Understanding these Coevolution effects, or epistasis, is of paramount importance to the understanding of the emergence of biological complexity, including the origin and maintenance of sex, evolution of ploidy, reproductive isolation and accumulation of deleterious mutations in small populations. Even though epistasis plays a significant role in these areas, the exact mechanisms remain unknown because the direction and complexity of mutations’ interactions are not constant but correlate with genome complexity.

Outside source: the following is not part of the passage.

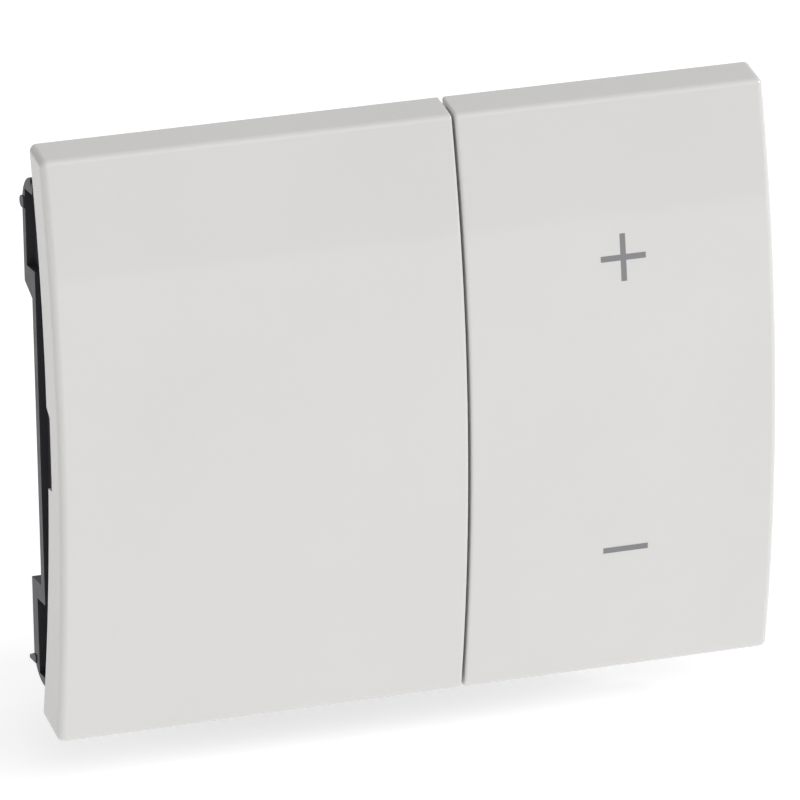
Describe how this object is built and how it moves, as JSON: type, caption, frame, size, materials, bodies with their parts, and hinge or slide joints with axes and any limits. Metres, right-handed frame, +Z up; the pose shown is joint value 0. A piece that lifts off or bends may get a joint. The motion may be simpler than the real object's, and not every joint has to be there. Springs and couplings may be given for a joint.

There are two main relationships that are being explored: pathogenic bacteria and their eukaryotic hosts, and endosymbiotic bacteria and insect hosts. The Focus of the project will be on fully sequenced genomes using both existing computational tools and novel computational methods to identifying interaction between mutations. We aim to describe the mutational dynamics at the genome level by developing computational methods that a priori predict the importance of mutations for protein function and their interaction networks within and between proteins. The specific objectives of this project are: i) developing computational tools to identify interaction between mutations within and between proteins; ii) test the difference in the mutational dynamics between eukaryotic and prokaryotic genomes and its importance for their biological role and complexity; and iii) determine how mutations in proteins are affected by the interaction between biological systems.
Neural Networks, Protein Folding, Methods of identification of Transcription factor binding sites, monte carlo Simulations.